Mounties, Transport Canada Team Up To Boost Airport Security
Posted April 11, 2009 12:00 pm.
This article is more than 5 years old.
The Mounties and Transport Canada are teaming up to crack down on organized crime and other threats at Canadian airports, following stinging criticism from Canada’s auditor-general.
Transport Canada and the RCMP announced Saturday they signed an information-sharing agreement to conduct expanded criminal background checks for workers with access to secure areas at Canada’s airports.
The announcement came less than two weeks after Auditor-General Sheila Fraser warned in a report that suspicious people, some with links to organized crime, were working in secure areas at airports. She pointed the finger at poor co-operation between Transport Canada and the Mounties.
Her report came on the heels of an RCMP examination of hundreds of police investigations at Canada’s eight largest airports. The RCMP concluded the airports had been infiltrated by 58 crime groups.
The RCMP had terminated an information-sharing deal with Transport Canada in December 2007.
In her report, Fraser said part of the reason for the termination may have been the fallout from the Maher Arar inquiry, which chastised the Mounties for sharing information, some of it questionable, with American authorities.
“The memorandum of understanding between the RCMP and Transport Canada regarding information sharing was terminated by the RCMP on Dec. 31, 2007, as it no longer complied with ministerial directions or with the recommendations of the (Arar Commission),” she said.
She also noted that the Mounties were leery of sharing information with Transport Canada because of worries it might disclose police intelligence details to people without clearance.
In turn, she said Transport Canada was wary of sharing some personal information about applicants with the RCMP because of concerns about privacy.

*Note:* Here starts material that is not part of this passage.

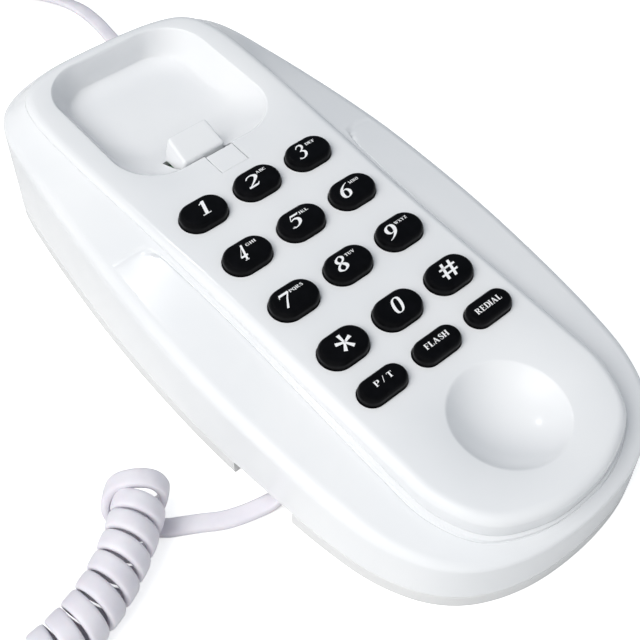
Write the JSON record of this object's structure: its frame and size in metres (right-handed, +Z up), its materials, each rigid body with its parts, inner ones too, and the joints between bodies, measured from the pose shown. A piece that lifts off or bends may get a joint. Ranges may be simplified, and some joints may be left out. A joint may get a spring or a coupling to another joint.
{
  "type": "corded landline phone",
  "caption": "Slim corded desk phone: sloping base with keypad, hook switch and handset cradle, handset lying beside it on its curly cord, flat line cord.",
  "frame": {"origin": "on the desk, under the middle of the base", "axes": "+Z up from the desk, +Y along the base towards its ear end, +X to the right seen from the mouth end"},
  "size_m": [0.2763, 0.3894, 0.0404],
  "materials": {
    "white_housing": "glossy injection-moulded ABS, cool white",
    "black_keys": "satin-gloss black with white printed legends",
    "rubber": "matt black rubber",
    "grey_rubber": "translucent grey silicone",
    "screw_steel": "zinc-plated steel",
    "raw_steel": "plain pressed steel",
    "circuit_board": "green solder mask",
    "component_black": "matt black plastic",
    "contact_metal": "plated contact strip",
    "wire_red": "red insulation",
    "wire_green": "green insulation",
    "wire_yellow": "yellow insulation",
    "clear_plug": "clear polycarbonate",
    "cord_vinyl": "white vinyl with a faint lilac cast",
    "tie_black": "coated twist tie"
  },
  "bodies": {
    "base": {"lower_shell": "white_housing", "upper_shell": "white_housing", "face_plate": "white_housing", "rubber_pads": "rubber", "housing_screws": "screw_steel", "ballast_plate": "raw_steel", "main_board": "circuit_board", "board_components": "component_black", "board_screws": "screw_steel", "keypad_membrane": "grey_rubber", "hook_spring": "screw_steel", "hook_contacts": "contact_metal", "ringer": "component_black", "ringer_wires": "wire_yellow", "handset_jack": "component_black", "handset_jack_wires": "wire_red", "line_jack": "component_black", "line_jack_wires": "wire_green", "line_plug": "clear_plug", "line_cord_lead": "cord_vinyl", "line_cord_coil": "cord_vinyl", "line_cord_tie": "tie_black", "line_cord_end": "cord_vinyl", "wall_plug": "clear_plug", "base_cord_plug": "clear_plug", "base_cord_tail": "cord_vinyl", "curly_cord": "cord_vinyl"},
    "key_1_cap": {"key_1": "black_keys"},
    "key_2_cap": {"key_2": "black_keys"},
    "key_3_cap": {"key_3": "black_keys"},
    "key_4_cap": {"key_4": "black_keys"},
    "key_5_cap": {"key_5": "black_keys"},
    "key_6_cap": {"key_6": "black_keys"},
    "key_7_cap": {"key_7": "black_keys"},
    "key_8_cap": {"key_8": "black_keys"},
    "key_9_cap": {"key_9": "black_keys"},
    "key_star_cap": {"key_star": "black_keys"},
    "key_0_cap": {"key_0": "black_keys"},
    "key_hash_cap": {"key_hash": "black_keys"},
    "key_pulse_tone_cap": {"key_pulse_tone": "black_keys"},
    "key_flash_cap": {"key_flash": "black_keys"},
    "key_redial_cap": {"key_redial": "black_keys"},
    "hook": {"hook_plunger": "white_housing"},
    "hanger": {"hanger_tab": "white_housing"},
    "handset": {"handset_back": "white_housing", "handset_front": "white_housing", "receiver": "component_black", "receiver_gasket": "rubber", "microphone": "raw_steel", "microphone_boot": "rubber", "handset_weight": "raw_steel", "handset_socket": "component_black", "handset_screws": "screw_steel", "handset_wires": "wire_red", "handset_cord_plug": "clear_plug", "handset_cord_tail": "cord_vinyl"}
  },
  "joints": [
    {"name": "key_1_press", "type": "slide", "parent": "base", "child": "key_1_cap", "axis": [0, 0.0663, -0.9978], "range_m": [0, 0.0015], "stiffness_N_per_m": 300},
    {"name": "key_2_press", "type": "slide", "parent": "base", "child": "key_2_cap", "axis": [0, 0.0663, -0.9978], "range_m": [0, 0.0015], "stiffness_N_per_m": 300},
    {"name": "key_3_press", "type": "slide", "parent": "base", "child": "key_3_cap", "axis": [0, 0.0663, -0.9978], "range_m": [0, 0.0015], "stiffness_N_per_m": 300},
    {"name": "key_4_press", "type": "slide", "parent": "base", "child": "key_4_cap", "axis": [0, 0.0663, -0.9978], "range_m": [0, 0.0015], "stiffness_N_per_m": 300},
    {"name": "key_5_press", "type": "slide", "parent": "base", "child": "key_5_cap", "axis": [0, 0.0663, -0.9978], "range_m": [0, 0.0015], "stiffness_N_per_m": 300},
    {"name": "key_6_press", "type": "slide", "parent": "base", "child": "key_6_cap", "axis": [0, 0.0663, -0.9978], "range_m": [0, 0.0015], "stiffness_N_per_m": 300},
    {"name": "key_7_press", "type": "slide", "parent": "base", "child": "key_7_cap", "axis": [0, 0.0663, -0.9978], "range_m": [0, 0.0015], "stiffness_N_per_m": 300},
    {"name": "key_8_press", "type": "slide", "parent": "base", "child": "key_8_cap", "axis": [0, 0.0663, -0.9978], "range_m": [0, 0.0015], "stiffness_N_per_m": 300},
    {"name": "key_9_press", "type": "slide", "parent": "base", "child": "key_9_cap", "axis": [0, 0.0663, -0.9978], "range_m": [0, 0.0015], "stiffness_N_per_m": 300},
    {"name": "key_star_press", "type": "slide", "parent": "base", "child": "key_star_cap", "axis": [0, 0.0663, -0.9978], "range_m": [0, 0.0015], "stiffness_N_per_m": 300},
    {"name": "key_0_press", "type": "slide", "parent": "base", "child": "key_0_cap", "axis": [0, 0.0663, -0.9978], "range_m": [0, 0.0015], "stiffness_N_per_m": 300},
    {"name": "key_hash_press", "type": "slide", "parent": "base", "child": "key_hash_cap", "axis": [0, 0.0663, -0.9978], "range_m": [0, 0.0015], "stiffness_N_per_m": 300},
    {"name": "key_pulse_tone_press", "type": "slide", "parent": "base", "child": "key_pulse_tone_cap", "axis": [0, 0.0663, -0.9978], "range_m": [0, 0.0015], "stiffness_N_per_m": 300},
    {"name": "key_flash_press", "type": "slide", "parent": "base", "child": "key_flash_cap", "axis": [0, 0.0663, -0.9978], "range_m": [0, 0.0015], "stiffness_N_per_m": 300},
    {"name": "key_redial_press", "type": "slide", "parent": "base", "child": "key_redial_cap", "axis": [0, 0.0663, -0.9978], "range_m": [0, 0.0015], "stiffness_N_per_m": 300},
    {"name": "hook_press", "type": "slide", "parent": "base", "child": "hook", "axis": [0, 0.0663, -0.9978], "range_m": [0, 0.0032], "stiffness_N_per_m": 150, "deforming": ["hook_spring"]},
    {"name": "hanger_pull", "type": "slide", "parent": "base", "child": "hanger", "axis": [0, -0.0663, 0.9978], "range_m": [0, 0.009]},
    {"name": "handset_lift", "type": "slide", "parent": "base", "child": "handset", "axis": [0, 0, 1], "range_m": [0, 0.12]}
  ]
}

Under the new deal signed Wednesday, Transport Canada will be able to base decisions on granting security clearance for workers on more complete data from a broader range of intelligence sources.

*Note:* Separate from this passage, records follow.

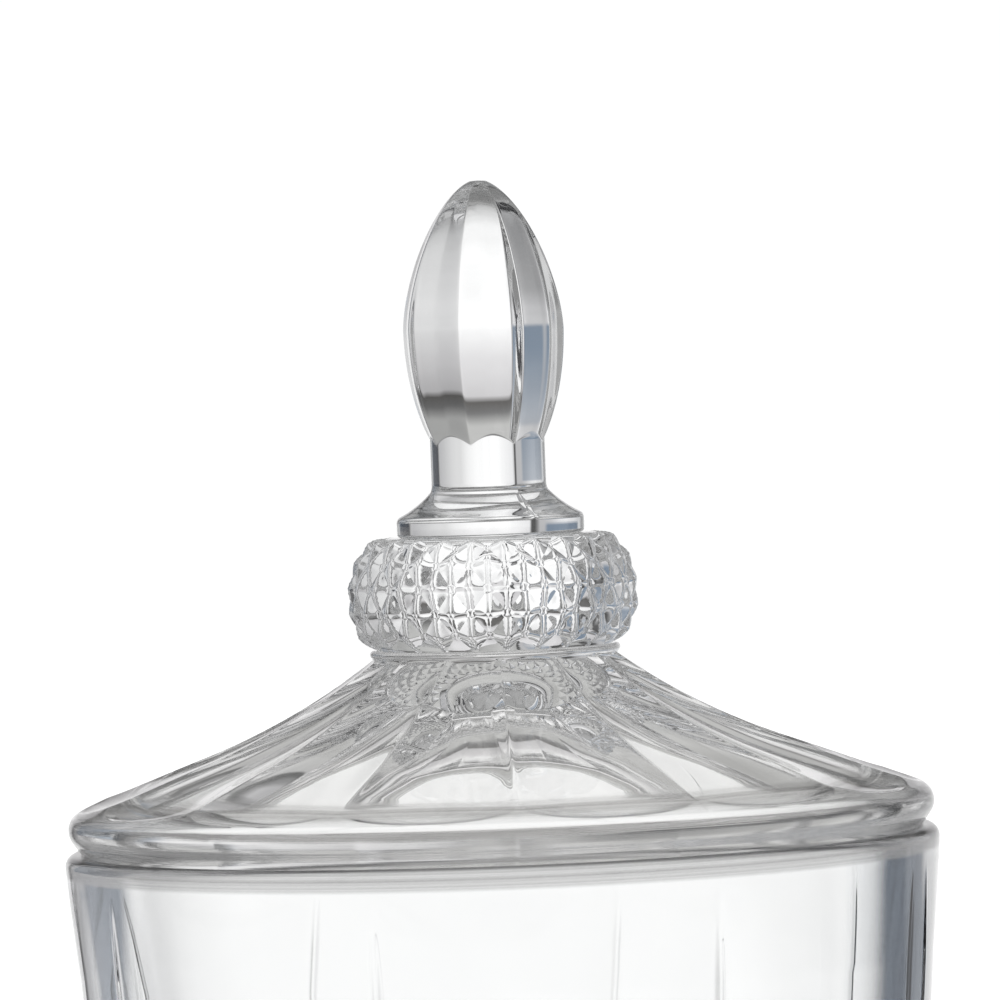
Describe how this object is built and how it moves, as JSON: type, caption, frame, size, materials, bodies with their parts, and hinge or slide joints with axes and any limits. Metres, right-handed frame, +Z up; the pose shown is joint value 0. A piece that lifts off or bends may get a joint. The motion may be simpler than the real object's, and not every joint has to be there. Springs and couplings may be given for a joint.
{
  "type": "apothecary jar",
  "caption": "Clear pressed-glass apothecary jar: panelled bowl on a diamond-cut knop and fluted foot, with a lift-off fluted lid topped by a diamond-cut knop and a faceted bud.",
  "frame": {"origin": "on the jar's axis at the table, under the middle of the foot", "axes": "+Z up along the jar's axis, +X through the mould seam of jar and lid"},
  "size_m": [0.15, 0.15, 0.3528],
  "materials": {
    "foot": "clear fire-polished pressed glass",
    "foot_knop": "clear diamond-cut glass",
    "bowl": "clear fire-polished pressed glass",
    "lid_dome": "clear fire-polished pressed glass",
    "lid_knop": "clear diamond-cut glass",
    "lid_finial": "clear fire-polished pressed glass",
    "lid_seal": "clear soft silicone"
  },
  "bodies": {
    "jar": {"foot": "foot", "foot_knop": "foot_knop", "bowl": "bowl"},
    "seal": {"lid_seal": "lid_seal"},
    "lid": {"lid_dome": "lid_dome", "lid_knop": "lid_knop", "lid_finial": "lid_finial"}
  },
  "joints": [
    {"name": "lid_lift", "type": "slide", "parent": "jar", "child": "seal", "axis": [0, 0, 1], "range_m": [0, 0.03]},
    {"name": "lid_turn", "type": "hinge", "parent": "seal", "child": "lid", "pos_m": [0, 0, 0.24], "axis": [0, 0, 1], "continuous": true}
  ]
}
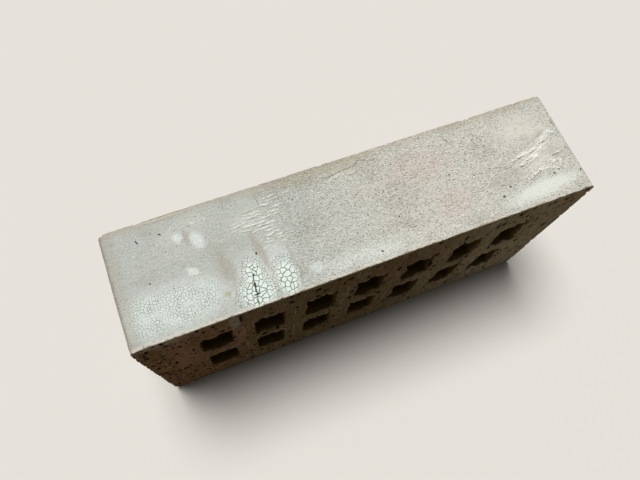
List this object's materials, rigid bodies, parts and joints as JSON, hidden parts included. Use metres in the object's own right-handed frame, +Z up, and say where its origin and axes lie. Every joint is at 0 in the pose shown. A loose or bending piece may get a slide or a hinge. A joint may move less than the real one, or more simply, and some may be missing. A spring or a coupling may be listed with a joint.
{
  "type": "clay brick",
  "caption": "Fired clay facing brick: a rectangular block with rounded corners, rows of oblong cores through its beds and a pale slip on its long face.",
  "frame": {"origin": "middle of the long face that the brick stands on", "axes": "+Z up, across the bed. X along the brick's length. Y from bed to bed, along the cores, with the bed seen in the picture at -Y"},
  "size_m": [0.21, 0.05, 0.105],
  "materials": {
    "fired_clay": "matt unglazed fired clay, with a pale slip on the faces and ends and bare wire-cut clay on the beds"
  },
  "bodies": {
    "root": {"brick": "fired_clay"}
  },
  "joints": []
}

The RCMP will be able to check employees seeking passes in restricted areas against 10 different criminal databases.
An Interpol database, with police information from 187 countries, will also be consulted as part of background checks.

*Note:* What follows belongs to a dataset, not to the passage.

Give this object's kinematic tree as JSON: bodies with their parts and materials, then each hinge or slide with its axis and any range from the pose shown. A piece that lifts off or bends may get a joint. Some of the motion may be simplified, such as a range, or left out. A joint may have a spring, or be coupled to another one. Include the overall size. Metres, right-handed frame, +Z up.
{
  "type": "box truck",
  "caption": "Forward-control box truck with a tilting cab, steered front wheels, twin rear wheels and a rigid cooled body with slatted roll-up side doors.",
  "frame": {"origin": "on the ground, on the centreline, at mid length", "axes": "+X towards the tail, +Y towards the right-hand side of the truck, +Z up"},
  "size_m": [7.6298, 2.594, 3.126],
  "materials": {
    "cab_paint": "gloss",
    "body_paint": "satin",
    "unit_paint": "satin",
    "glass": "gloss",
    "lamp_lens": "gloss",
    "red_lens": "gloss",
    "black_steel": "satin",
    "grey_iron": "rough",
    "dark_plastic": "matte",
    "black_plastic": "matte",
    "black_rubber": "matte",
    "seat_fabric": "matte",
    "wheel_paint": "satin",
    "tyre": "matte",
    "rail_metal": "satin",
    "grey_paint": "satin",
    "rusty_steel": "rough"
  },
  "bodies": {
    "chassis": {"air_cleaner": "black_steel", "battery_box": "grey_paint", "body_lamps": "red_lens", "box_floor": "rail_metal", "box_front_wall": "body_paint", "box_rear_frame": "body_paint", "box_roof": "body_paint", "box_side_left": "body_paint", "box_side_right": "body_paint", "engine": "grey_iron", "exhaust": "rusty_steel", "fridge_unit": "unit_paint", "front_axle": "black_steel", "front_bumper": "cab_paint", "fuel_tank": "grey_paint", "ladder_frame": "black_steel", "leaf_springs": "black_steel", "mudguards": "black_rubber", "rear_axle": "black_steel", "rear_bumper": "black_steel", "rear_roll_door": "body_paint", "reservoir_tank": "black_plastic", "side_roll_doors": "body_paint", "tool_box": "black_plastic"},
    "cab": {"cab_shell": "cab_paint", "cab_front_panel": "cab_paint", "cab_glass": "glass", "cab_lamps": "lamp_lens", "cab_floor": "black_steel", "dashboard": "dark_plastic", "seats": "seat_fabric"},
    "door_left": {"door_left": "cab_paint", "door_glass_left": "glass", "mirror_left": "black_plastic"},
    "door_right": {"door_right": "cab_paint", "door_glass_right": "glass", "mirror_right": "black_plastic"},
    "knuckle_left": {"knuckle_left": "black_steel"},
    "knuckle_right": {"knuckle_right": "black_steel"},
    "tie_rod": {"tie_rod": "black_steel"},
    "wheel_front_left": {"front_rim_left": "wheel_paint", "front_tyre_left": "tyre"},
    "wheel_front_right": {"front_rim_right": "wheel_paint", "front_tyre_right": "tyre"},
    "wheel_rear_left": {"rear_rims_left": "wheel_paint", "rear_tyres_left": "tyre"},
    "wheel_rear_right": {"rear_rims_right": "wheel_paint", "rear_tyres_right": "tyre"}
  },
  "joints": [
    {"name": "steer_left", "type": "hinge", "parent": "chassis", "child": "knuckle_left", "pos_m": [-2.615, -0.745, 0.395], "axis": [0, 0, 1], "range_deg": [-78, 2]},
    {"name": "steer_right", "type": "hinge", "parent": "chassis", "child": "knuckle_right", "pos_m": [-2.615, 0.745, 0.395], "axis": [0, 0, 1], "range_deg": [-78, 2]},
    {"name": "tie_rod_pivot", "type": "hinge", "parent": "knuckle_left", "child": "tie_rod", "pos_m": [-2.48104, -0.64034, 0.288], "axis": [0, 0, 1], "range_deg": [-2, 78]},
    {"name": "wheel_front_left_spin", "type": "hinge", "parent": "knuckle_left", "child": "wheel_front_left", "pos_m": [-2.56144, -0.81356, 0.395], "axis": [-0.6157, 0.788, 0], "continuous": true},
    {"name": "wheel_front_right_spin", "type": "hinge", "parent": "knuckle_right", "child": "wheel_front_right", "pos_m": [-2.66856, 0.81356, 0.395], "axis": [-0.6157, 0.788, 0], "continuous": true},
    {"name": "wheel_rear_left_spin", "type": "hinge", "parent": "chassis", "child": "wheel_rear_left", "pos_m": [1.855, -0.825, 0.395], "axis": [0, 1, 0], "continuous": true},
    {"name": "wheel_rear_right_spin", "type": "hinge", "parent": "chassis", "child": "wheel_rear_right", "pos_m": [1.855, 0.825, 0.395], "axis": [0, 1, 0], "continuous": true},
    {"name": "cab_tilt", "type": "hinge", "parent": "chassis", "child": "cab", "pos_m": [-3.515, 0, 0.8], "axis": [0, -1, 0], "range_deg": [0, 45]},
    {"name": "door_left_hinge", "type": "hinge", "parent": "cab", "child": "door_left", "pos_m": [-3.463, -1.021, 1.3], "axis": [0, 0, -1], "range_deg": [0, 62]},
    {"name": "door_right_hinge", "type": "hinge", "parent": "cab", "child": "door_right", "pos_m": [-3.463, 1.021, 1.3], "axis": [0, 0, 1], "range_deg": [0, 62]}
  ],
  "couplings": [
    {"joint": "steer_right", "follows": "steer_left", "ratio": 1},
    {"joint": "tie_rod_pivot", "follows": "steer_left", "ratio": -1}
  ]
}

The new deal also comes just days after Transport Minister John Baird and Senator Colin Kenny tested security at the country’s largest airport – Toronto’s Pearson International Airport – and Baird was able to walk unchallenged onto the tarmac.
Although both men had been issued security passes, Kenney said they were asked to show then only once, when leaving the tarmac.
The Greater Toronto Airports Authority pointed the finger of blame at the RCMP officers assigned, saying they did not “maintain visual contact at all times.”